### [Stated task]
Extract the data exactly, missing nothing.

### [Dataset section]
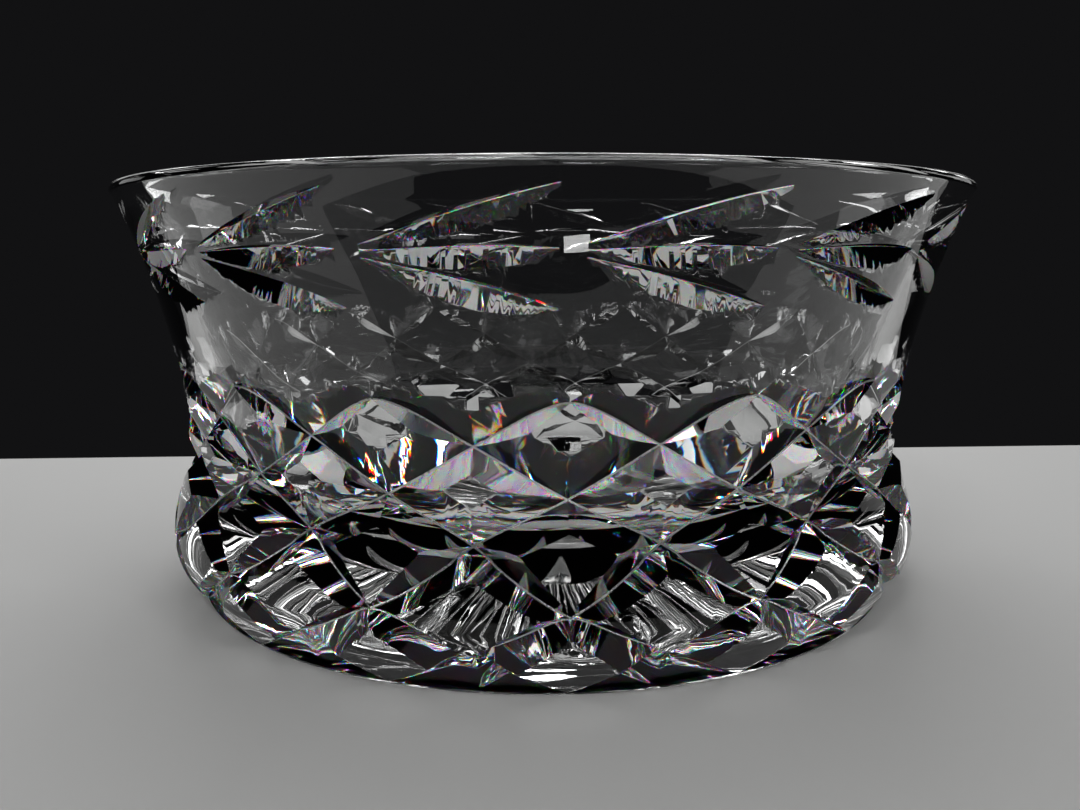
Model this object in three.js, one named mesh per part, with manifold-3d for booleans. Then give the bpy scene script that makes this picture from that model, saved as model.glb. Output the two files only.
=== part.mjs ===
import * as THREE from 'three';
import { mergeVertices, toCreasedNormals } from 'three/addons/utils/BufferGeometryUtils.js';
import Module from 'manifold-3d';

// A cut crystal bowl: one solid piece of glass, with every ornament cut into it.
// Millimetres and degrees, +Z up, -Y to the front, origin under the middle of the foot.

// Outside of the blank. The shoulder is the widest place below the rim, and an inset is how much
// smaller the radius is at another height than at the shoulder.
const RIM_RADIUS = 110;
const BOWL_HEIGHT = 102.5;
const SHOULDER_RADIUS = 100.4;
const SHOULDER_HEIGHT = 15;
const WAIST_INSET = 4.9;
const WAIST_HEIGHT = 47;
const COVE_INSET = 2.6; // at the faint line where the waist meets the shoulder
const COVE_HEIGHT = 28.3;
const TURN_INSET = 3.7; // where the shoulder turns under towards the foot
const TURN_HEIGHT = 5.5;
const FOOT_INSET = 7.2;
const FLARE_CURVE = 1.5; // 1 is a straight cone from the waist to the rim, 2 a full curve

// Inside of the blank
const RIM_WALL = 4.2;
const WAIST_WALL = 8;
const RIM_BEVEL_WIDTH = 1.6;
const RIM_BEVEL_HEIGHT = 2.6;
const BASE_THICKNESS = 13;
const WELL_CORNER_WIDTH = 30; // the round corner between the inner wall and the floor
const WELL_CORNER_HEIGHT = 26;

// The pattern goes round the bowl in equal repeats, and the first one starts at the front
const REPEATS = 16;

// A cut is deepest near its middle. A fullness under 1 keeps it deep nearer to that end, and late makes
// its end that share deeper than its start. Its V leans up from the wall's normal by the tilt.

// Diamonds: V cuts that lean both ways and cross at each of these heights
const DIAMOND_HALF_ANGLE = 54; // between the middle of the V and each side
const SHOULDER_CROSSING = 18.6; // where the long cuts of the wall end and the short ones of the foot start
const WALL_CROSSINGS = [58.9, 49.3, 39.6, 31, SHOULDER_CROSSING];
const FOOT_BAND_HEIGHT = 0.6; // a thin round band under the cuts of the foot
const FOOT_CROSSINGS = [SHOULDER_CROSSING, 7.8, FOOT_BAND_HEIGHT];
const WALL_CUT = {
  depth: 4.4, startFullness: 0.55, endFullness: 0.55, late: 0.25, startTilt: 14, endTilt: -3, steps: 8,
};
const FOOT_CUT = {
  depth: 3.4, startFullness: 0.55, endFullness: 1, late: 0, startTilt: -22, endTilt: -22, steps: 6,
};

// Leaves: sprigs of three, each leaf a long lens cut from its own stem nearly to the next one
const LEAF_HALF_ANGLE = 46;
const LEAF_START = 0.06; // share of the repeat
const LEAF_END = 0.94;
const LEAVES = [
  { stemBelowRim: 14.7, tipBelowRim: 4.7, depth: 1.7 },
  { stemBelowRim: 15.9, tipBelowRim: 15.5, depth: 1.9 },
  { stemBelowRim: 17.1, tipBelowRim: 26.1, depth: 2.1 },
];
const LEAF_CUT = {
  startFullness: 1, endFullness: 1, late: 0.5, startTilt: -16, endTilt: -16, steps: 3,
};

// Star under the base: rays cut from its middle out to the flat ring that the bowl stands on
const STAR_RAYS = 32;
const STAR_MIDDLE_RADIUS = 3;
const STAND_RING_WIDTH = 7;
const RAY_HALF_ANGLE = 62;
const RAY_CUT = { depth: 1.6, startFullness: 1, endFullness: 1, late: 0, steps: 2 };

// Fineness of the solid
const SEGMENTS = REPEATS * 3; // flats round the bowl
const CURVE_STEPS = 2; // flats up each of the outside's lower curves
const FLARE_STEPS = 4; // flats up the flare and up the inner wall
const CORNER_STEPS = 4;
const SHALLOWEST = 0.15; // depth at which a cut starts and ends
const CUTTER_CLEARANCE = 4; // how far a cutter stands out of the glass
const SLOPE_REACH = 0.6; // the wall's slope is measured this far above and below a height
const ALONG_REACH = 0.01; // the way along a cut is measured over this share of it, both ways
const SAME_POINT = 1e-5;
const CREASE_ANGLE = 18; // a sharper edge than this is shaded as an edge

const rad = THREE.MathUtils.degToRad;
const mix = THREE.MathUtils.lerp;
const repeatAngle = 2 * Math.PI / REPEATS;
const waistRadius = SHOULDER_RADIUS - WAIST_INSET;
const coveRadius = SHOULDER_RADIUS - COVE_INSET;
const turnRadius = SHOULDER_RADIUS - TURN_INSET;
const footRadius = SHOULDER_RADIUS - FOOT_INSET;

// Radius of the uncut outside at a height
function wallRadius(height) {
  const share = (from, to) => (height - from) / (to - from);
  if (height < TURN_HEIGHT) return mix(footRadius, turnRadius, share(0, TURN_HEIGHT));
  if (height < SHOULDER_HEIGHT) {
    return mix(SHOULDER_RADIUS, turnRadius, share(SHOULDER_HEIGHT, TURN_HEIGHT) ** 2);
  }
  if (height < COVE_HEIGHT) {
    return mix(SHOULDER_RADIUS, coveRadius, share(SHOULDER_HEIGHT, COVE_HEIGHT) ** 2);
  }
  if (height < WAIST_HEIGHT) {
    return mix(waistRadius, coveRadius, share(WAIST_HEIGHT, COVE_HEIGHT) ** 2);
  }
  return mix(waistRadius, RIM_RADIUS, share(WAIST_HEIGHT, BOWL_HEIGHT) ** FLARE_CURVE);
}

// Angle of the outside's normal above the horizontal, in radians
function wallTilt(height) {
  const inwards = wallRadius(height - SLOPE_REACH) - wallRadius(height + SLOPE_REACH);
  return Math.atan(inwards / (2 * SLOPE_REACH));
}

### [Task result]
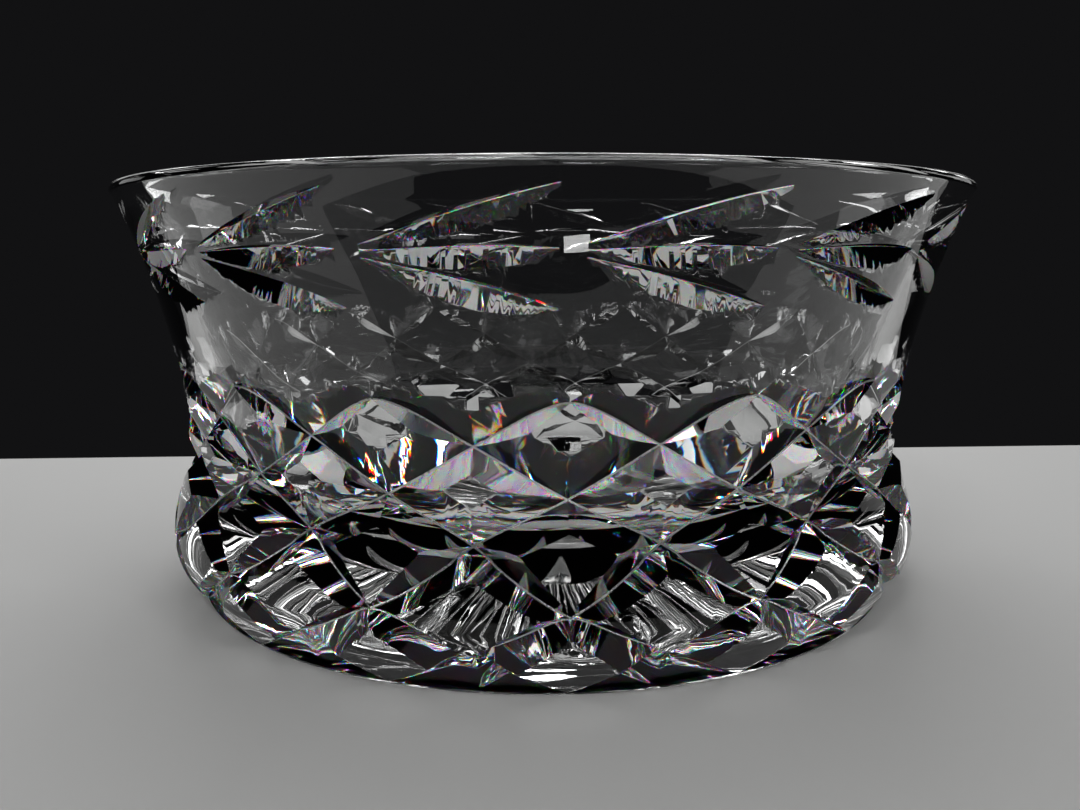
Model this object in three.js, one named mesh per part, with manifold-3d for booleans. Then give the bpy scene script that makes this picture from that model, saved as model.glb. Output the two files only.
=== part.mjs ===
import * as THREE from 'three';
import { mergeVertices, toCreasedNormals } from 'three/addons/utils/BufferGeometryUtils.js';
import Module from 'manifold-3d';

// A cut crystal bowl: one solid piece of glass, with every ornament cut into it.
// Millimetres and degrees, +Z up, -Y to the front, origin under the middle of the foot.

// Outside of the blank. The shoulder is the widest place below the rim, and an inset is how much
// smaller the radius is at another height than at the shoulder.
const RIM_RADIUS = 110;
const BOWL_HEIGHT = 102.5;
const SHOULDER_RADIUS = 100.4;
const SHOULDER_HEIGHT = 15;
const WAIST_INSET = 4.9;
const WAIST_HEIGHT = 47;
const COVE_INSET = 2.6; // at the faint line where the waist meets the shoulder
const COVE_HEIGHT = 28.3;
const TURN_INSET = 3.7; // where the shoulder turns under towards the foot
const TURN_HEIGHT = 5.5;
const FOOT_INSET = 7.2;
const FLARE_CURVE = 1.5; // 1 is a straight cone from the waist to the rim, 2 a full curve

// Inside of the blank
const RIM_WALL = 4.2;
const WAIST_WALL = 8;
const RIM_BEVEL_WIDTH = 1.6;
const RIM_BEVEL_HEIGHT = 2.6;
const BASE_THICKNESS = 13;
const WELL_CORNER_WIDTH = 30; // the round corner between the inner wall and the floor
const WELL_CORNER_HEIGHT = 26;

// The pattern goes round the bowl in equal repeats, and the first one starts at the front
const REPEATS = 16;

// A cut is deepest near its middle. A fullness under 1 keeps it deep nearer to that end, and late makes
// its end that share deeper than its start. Its V leans up from the wall's normal by the tilt.

// Diamonds: V cuts that lean both ways and cross at each of these heights
const DIAMOND_HALF_ANGLE = 54; // between the middle of the V and each side
const SHOULDER_CROSSING = 18.6; // where the long cuts of the wall end and the short ones of the foot start
const WALL_CROSSINGS = [58.9, 49.3, 39.6, 31, SHOULDER_CROSSING];
const FOOT_BAND_HEIGHT = 0.6; // a thin round band under the cuts of the foot
const FOOT_CROSSINGS = [SHOULDER_CROSSING, 7.8, FOOT_BAND_HEIGHT];
const WALL_CUT = {
  depth: 4.4, startFullness: 0.55, endFullness: 0.55, late: 0.25, startTilt: 14, endTilt: -3, steps: 8,
};
const FOOT_CUT = {
  depth: 3.4, startFullness: 0.55, endFullness: 1, late: 0, startTilt: -22, endTilt: -22, steps: 6,
};

// Leaves: sprigs of three, each leaf a long lens cut from its own stem nearly to the next one
const LEAF_HALF_ANGLE = 46;
const LEAF_START = 0.06; // share of the repeat
const LEAF_END = 0.94;
const LEAVES = [
  { stemBelowRim: 14.7, tipBelowRim: 4.7, depth: 1.7 },
  { stemBelowRim: 15.9, tipBelowRim: 15.5, depth: 1.9 },
  { stemBelowRim: 17.1, tipBelowRim: 26.1, depth: 2.1 },
];
const LEAF_CUT = {
  startFullness: 1, endFullness: 1, late: 0.5, startTilt: -16, endTilt: -16, steps: 3,
};

// Star under the base: rays cut from its middle out to the flat ring that the bowl stands on
const STAR_RAYS = 32;
const STAR_MIDDLE_RADIUS = 3;
const STAND_RING_WIDTH = 7;
const RAY_HALF_ANGLE = 62;
const RAY_CUT = { depth: 1.6, startFullness: 1, endFullness: 1, late: 0, steps: 2 };

// Fineness of the solid
const SEGMENTS = REPEATS * 3; // flats round the bowl
const CURVE_STEPS = 2; // flats up each of the outside's lower curves
const FLARE_STEPS = 4; // flats up the flare and up the inner wall
const CORNER_STEPS = 4;
const SHALLOWEST = 0.15; // depth at which a cut starts and ends
const CUTTER_CLEARANCE = 4; // how far a cutter stands out of the glass
const SLOPE_REACH = 0.6; // the wall's slope is measured this far above and below a height
const ALONG_REACH = 0.01; // the way along a cut is measured over this share of it, both ways
const SAME_POINT = 1e-5;
const CREASE_ANGLE = 18; // a sharper edge than this is shaded as an edge

const rad = THREE.MathUtils.degToRad;
const mix = THREE.MathUtils.lerp;
const repeatAngle = 2 * Math.PI / REPEATS;
const waistRadius = SHOULDER_RADIUS - WAIST_INSET;
const coveRadius = SHOULDER_RADIUS - COVE_INSET;
const turnRadius = SHOULDER_RADIUS - TURN_INSET;
const footRadius = SHOULDER_RADIUS - FOOT_INSET;

// Radius of the uncut outside at a height
function wallRadius(height) {
  const share = (from, to) => (height - from) / (to - from);
  if (height < TURN_HEIGHT) return mix(footRadius, turnRadius, share(0, TURN_HEIGHT));
  if (height < SHOULDER_HEIGHT) {
    return mix(SHOULDER_RADIUS, turnRadius, share(SHOULDER_HEIGHT, TURN_HEIGHT) ** 2);
  }
  if (height < COVE_HEIGHT) {
    return mix(SHOULDER_RADIUS, coveRadius, share(SHOULDER_HEIGHT, COVE_HEIGHT) ** 2);
  }
  if (height < WAIST_HEIGHT) {
    return mix(waistRadius, coveRadius, share(WAIST_HEIGHT, COVE_HEIGHT) ** 2);
  }
  return mix(waistRadius, RIM_RADIUS, share(WAIST_HEIGHT, BOWL_HEIGHT) ** FLARE_CURVE);
}

// Angle of the outside's normal above the horizontal, in radians
function wallTilt(height) {
  const inwards = wallRadius(height - SLOPE_REACH) - wallRadius(height + SLOPE_REACH);
  return Math.atan(inwards / (2 * SLOPE_REACH));
}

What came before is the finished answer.